--- Start of COLLECTED MATERIAL ---

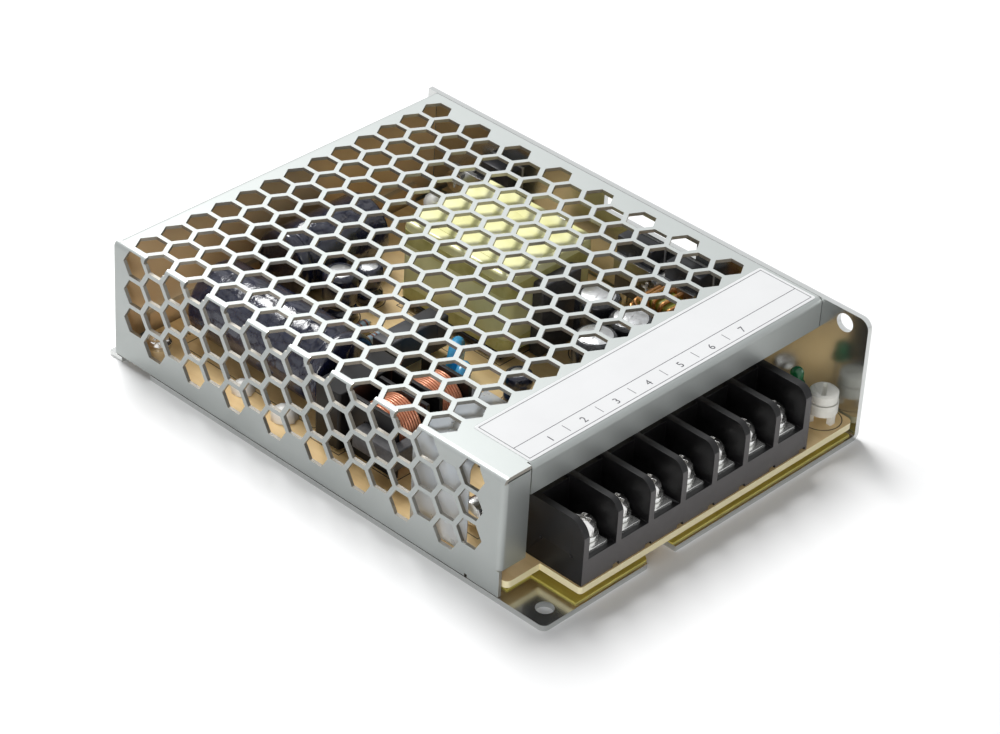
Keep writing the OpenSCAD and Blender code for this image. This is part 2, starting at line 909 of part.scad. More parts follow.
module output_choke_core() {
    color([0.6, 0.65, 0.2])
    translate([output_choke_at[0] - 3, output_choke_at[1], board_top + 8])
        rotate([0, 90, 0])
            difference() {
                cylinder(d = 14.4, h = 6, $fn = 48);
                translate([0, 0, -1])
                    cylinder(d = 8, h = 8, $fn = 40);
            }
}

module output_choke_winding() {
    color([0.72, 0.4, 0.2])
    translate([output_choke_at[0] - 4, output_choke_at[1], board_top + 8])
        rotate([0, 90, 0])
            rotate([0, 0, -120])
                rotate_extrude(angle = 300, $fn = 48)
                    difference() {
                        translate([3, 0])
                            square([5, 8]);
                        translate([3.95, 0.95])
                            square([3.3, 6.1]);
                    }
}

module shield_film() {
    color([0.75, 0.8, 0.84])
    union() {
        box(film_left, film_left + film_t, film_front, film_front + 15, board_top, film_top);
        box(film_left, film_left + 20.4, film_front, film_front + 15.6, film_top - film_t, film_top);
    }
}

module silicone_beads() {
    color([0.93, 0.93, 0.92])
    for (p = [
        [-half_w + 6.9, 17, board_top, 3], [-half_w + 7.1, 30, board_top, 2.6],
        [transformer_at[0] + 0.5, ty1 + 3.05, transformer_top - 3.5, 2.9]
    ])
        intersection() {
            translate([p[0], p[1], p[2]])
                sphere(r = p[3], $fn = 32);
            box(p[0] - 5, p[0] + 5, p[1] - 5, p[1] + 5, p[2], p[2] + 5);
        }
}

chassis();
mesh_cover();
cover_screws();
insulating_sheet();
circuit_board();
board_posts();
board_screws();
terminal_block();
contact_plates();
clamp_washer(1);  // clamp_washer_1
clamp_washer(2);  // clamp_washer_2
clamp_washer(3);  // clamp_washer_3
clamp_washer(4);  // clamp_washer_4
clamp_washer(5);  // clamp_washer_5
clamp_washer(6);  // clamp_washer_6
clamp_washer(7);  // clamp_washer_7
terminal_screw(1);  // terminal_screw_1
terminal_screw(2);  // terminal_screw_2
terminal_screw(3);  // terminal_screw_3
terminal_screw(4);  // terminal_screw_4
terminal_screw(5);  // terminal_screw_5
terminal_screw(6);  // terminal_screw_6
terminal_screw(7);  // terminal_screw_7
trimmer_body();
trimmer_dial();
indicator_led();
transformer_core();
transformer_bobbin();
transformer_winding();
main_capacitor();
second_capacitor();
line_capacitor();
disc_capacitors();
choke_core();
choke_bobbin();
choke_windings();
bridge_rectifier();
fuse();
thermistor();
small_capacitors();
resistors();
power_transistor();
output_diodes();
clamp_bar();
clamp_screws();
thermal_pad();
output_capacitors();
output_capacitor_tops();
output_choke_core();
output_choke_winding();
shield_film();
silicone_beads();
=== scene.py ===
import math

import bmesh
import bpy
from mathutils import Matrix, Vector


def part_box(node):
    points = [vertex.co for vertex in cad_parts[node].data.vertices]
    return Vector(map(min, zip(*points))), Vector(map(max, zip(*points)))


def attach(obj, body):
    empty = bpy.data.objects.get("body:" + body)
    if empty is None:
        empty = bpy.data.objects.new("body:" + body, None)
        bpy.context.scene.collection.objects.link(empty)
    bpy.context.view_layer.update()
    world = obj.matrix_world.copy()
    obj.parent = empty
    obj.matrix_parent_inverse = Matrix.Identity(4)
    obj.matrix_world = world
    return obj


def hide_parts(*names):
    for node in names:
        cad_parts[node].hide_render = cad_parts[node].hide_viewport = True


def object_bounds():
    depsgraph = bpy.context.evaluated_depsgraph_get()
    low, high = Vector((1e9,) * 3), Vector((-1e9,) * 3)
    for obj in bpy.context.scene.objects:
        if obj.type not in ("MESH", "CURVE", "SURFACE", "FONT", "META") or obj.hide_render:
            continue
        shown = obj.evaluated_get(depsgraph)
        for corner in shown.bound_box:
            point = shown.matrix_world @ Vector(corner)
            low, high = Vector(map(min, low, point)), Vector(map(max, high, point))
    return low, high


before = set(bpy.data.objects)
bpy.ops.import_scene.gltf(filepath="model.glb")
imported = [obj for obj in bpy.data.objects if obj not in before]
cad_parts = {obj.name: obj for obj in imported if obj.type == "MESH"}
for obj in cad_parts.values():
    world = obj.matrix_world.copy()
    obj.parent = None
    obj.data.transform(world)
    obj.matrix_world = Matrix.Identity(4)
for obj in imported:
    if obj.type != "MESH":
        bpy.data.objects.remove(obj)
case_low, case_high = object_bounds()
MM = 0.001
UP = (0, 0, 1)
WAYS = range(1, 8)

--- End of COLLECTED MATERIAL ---

EXERCISE GOAL:
Write out, from the lines above, only those from the line with "transformer_winding();" to the line with "bpy.context.view_layer.update()", exactly as given, including the first and the last.

SOLUTION:
transformer_winding();
main_capacitor();
second_capacitor();
line_capacitor();
disc_capacitors();
choke_core();
choke_bobbin();
choke_windings();
bridge_rectifier();
fuse();
thermistor();
small_capacitors();
resistors();
power_transistor();
output_diodes();
clamp_bar();
clamp_screws();
thermal_pad();
output_capacitors();
output_capacitor_tops();
output_choke_core();
output_choke_winding();
shield_film();
silicone_beads();
=== scene.py ===
import math

import bmesh
import bpy
from mathutils import Matrix, Vector


def part_box(node):
    points = [vertex.co for vertex in cad_parts[node].data.vertices]
    return Vector(map(min, zip(*points))), Vector(map(max, zip(*points)))


def attach(obj, body):
    empty = bpy.data.objects.get("body:" + body)
    if empty is None:
        empty = bpy.data.objects.new("body:" + body, None)
        bpy.context.scene.collection.objects.link(empty)
    bpy.context.view_layer.update()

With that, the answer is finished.